栄養に関する研究の質は玉石混交。情報の渦に巻き込まれないために,栄養疫学を専門とする著者が「食と健康の関係」を考察します。

[第3話]サプリメント② 遺伝疫学への期待

今村 文昭(英国ケンブリッジ大学 MRC(Medical Research Council)疫学ユニット)


前回よりつづく

 サプリメントの効果を検証するには,疾患の発症率や経過を見る“二重盲検ランダム化比較試験”の実施が望ましいとされています。しかしその実施にはかなりの時間や費用を要します。さらに,ネガティブな結果を恐れる関連企業からの支援を期待することはなかなかに難しいかもしれません。そんな状況が続く中,サプリメント業界は世界において年間1000億ドル以上の巨大市場を展開しています。その霧のかかった領域を少しでもクリアにするべく応用できるのが,昨今の遺伝疫学です。

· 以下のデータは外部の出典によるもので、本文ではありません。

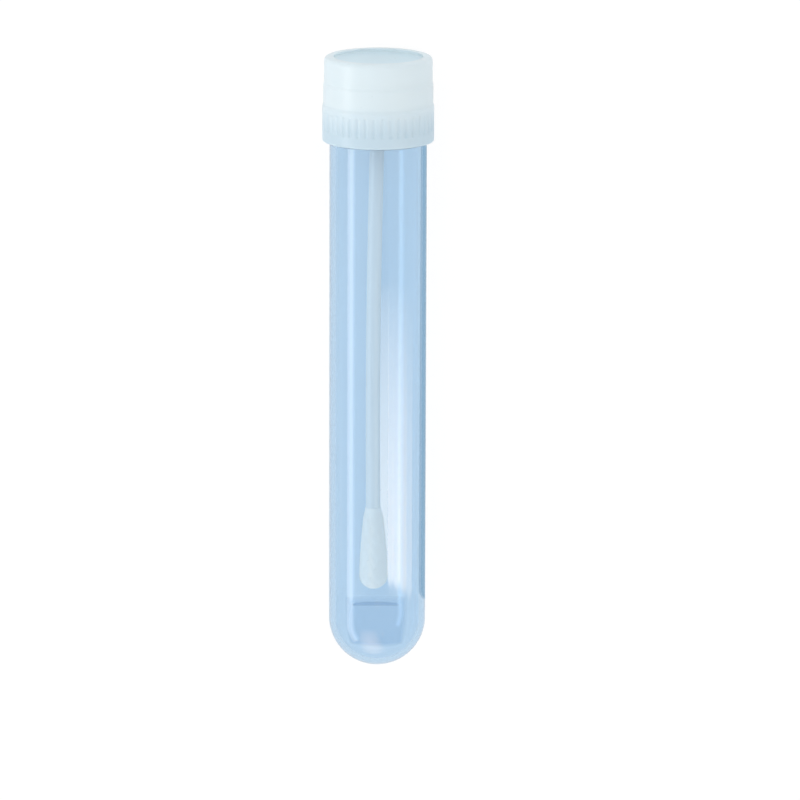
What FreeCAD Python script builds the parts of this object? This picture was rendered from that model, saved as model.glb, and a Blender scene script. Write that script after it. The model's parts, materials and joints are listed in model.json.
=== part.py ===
"""Specimen swab tube: a round-bottomed test tube, its screw cap, and a fibre-tipped swab held by the cap.

Every piece is drawn upright on the tube's axis, in millimetres, with z = 0 at the lowest point of the
tube's round end. The pieces are then laid down together along +Y, the way a capped tube comes to rest:
on its round end and on the edge of its cap.
"""

import FreeCAD, Part
import math
import os
import re

import Sketcher

SIZES = [
    # tube
    ("tube_length", 100.0),
    ("tube_radius", 8.0),
    ("tube_wall", 1.0),
    ("neck_step", 0.35),  # from the full-width wall in to the threaded neck
    ("rim_chamfer", 0.2),
    # right-hand screw thread of tube and cap
    ("thread_pitch", 3.0),
    ("thread_depth", 0.45),
    ("thread_crest", 0.6),
    ("thread_base", 1.3),
    ("thread_root", 0.25),  # how far a ridge reaches into the wall that carries it
    ("thread_drop", 3.4),  # from the rim down to the tube's last turn
    ("tube_turns", 1.35),
    ("cap_turns", 1.15),
    ("thread_play", 0.2),  # between the flanks, along the axis
    ("thread_gap", 0.2),  # between crest and root
    # cap
    ("cap_height", 14.0),
    ("skirt_wall", 0.88),
    ("middle_step", 0.16),
    ("crown_step", 0.12),
    ("crown_height", 4.5),
    ("grip_height", 5.9),
    ("crown_round", 0.9),
    ("lip_chamfer", 0.25),
    ("lead_in", 0.35),
    ("skirt_gap", 0.2),  # from the cap's lower edge down to the tube's full-width wall
    ("recess_rim", 1.6),  # from the outside of the crown in to the recess
    ("recess_depth", 0.5),
    ("recess_chamfer", 0.15),
    ("plate_thickness", 1.4),
    ("seat_step", 0.6),
    ("seat_gap", 0.1),
    ("plug_wall", 0.8),
    ("plug_length", 3.0),
    ("plug_gap", 0.07),
    ("plug_chamfer", 0.3),
    ("socket_wall", 0.95),
    ("socket_length", 6.2),
    ("socket_gap", 0.05),
    ("socket_chamfer", 0.2),
    ("flute_width", 0.8),
    ("flute_depth", 0.2),
    ("flute_length", 3.3),
    ("flute_height", 1.8),  # from the cap's lower edge to the flutes' lower ends
    # swab
    ("shaft_radius", 1.2),
    ("shaft_lean", 1.7),  # degrees, where the shaft leaves its socket
    ("bend_radius", 40.0),
    ("bow_radius", 1700.0),
    ("tip_height", 12.9),
    ("tip_length", 13.9),
    ("tip_radius", 2.36),
    ("tip_neck_radius", 1.45),
    ("tip_shoulder", 0.3),
    ("tip_cover", 1.6),
]
FLUTES = 42

# Heights and radii that follow from the sizes, as expressions
BORE = "(tube_radius - tube_wall)"
NECK_RADIUS = "(tube_radius - neck_step)"
TUBE_THREAD = "(tube_length - thread_drop - tube_turns * thread_pitch)"
# from a ridge of the tube down to the cap's ridge under it: half of each, where they overlap, and the play
RIDGE_OFFSET = (
    "(thread_play + thread_crest"
    " + (thread_base - thread_crest) / 2 * (thread_depth - thread_gap) / thread_depth)"
)
CAP_THREAD = f"({TUBE_THREAD} - {RIDGE_OFFSET})"
SKIRT_BORE = f"({NECK_RADIUS} + thread_depth + thread_gap)"
SEAT = "(tube_length + seat_gap)"
CEILING = f"({SEAT} + seat_step)"
RECESS_FLOOR = f"({CEILING} + plate_thickness)"
CAP_TOP = f"({RECESS_FLOOR} + recess_depth)"
CAP_EDGE = f"({CAP_TOP} - cap_height)"
SHOULDER = f"({CAP_EDGE} - skirt_gap)"
CAP_RADIUS = f"({SKIRT_BORE} + skirt_wall)"
MIDDLE_RADIUS = f"({CAP_RADIUS} - middle_step)"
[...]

 遺伝疫学は今や薬や栄養素のエビデンスを解釈する上でも欠かせないものとなっています。そうした解析に欠かせない手法がMendelian Randomization(メンデルのランダム化,以下MR)です。今年2月のJAMA誌でもその意義が述べられるなど(JAMA. 2017[PMID:28196238]),ここ数年の医学雑誌に数多く登場しました。

 MRは,遺伝型(例:丸い豆,しわしわの豆)はランダムに決まることに着目した考えです。遺伝型の違いを自然界におけるランダム化試験ととらえ,病気の発症率と関連があれば,その遺伝型がかかわる身体のシステムはその疾患と因果関係があると推論するものです。例えばスタチンという血中脂質を下げる薬はHMG-CoA還元酵素を標的としています。この酵素をコードしている遺伝型は人によってランダムに異なっています。そしてこの遺伝型の違いが2型糖尿病の罹患率と関係することが,解析により明らかになりました(Lancet. 2015[PMID:25262344])。スタチンの処方は2型糖尿病のリスクを上げることが臨床試験より知られていますが,この因果関係を遺伝疫学が支持したものと考えられます。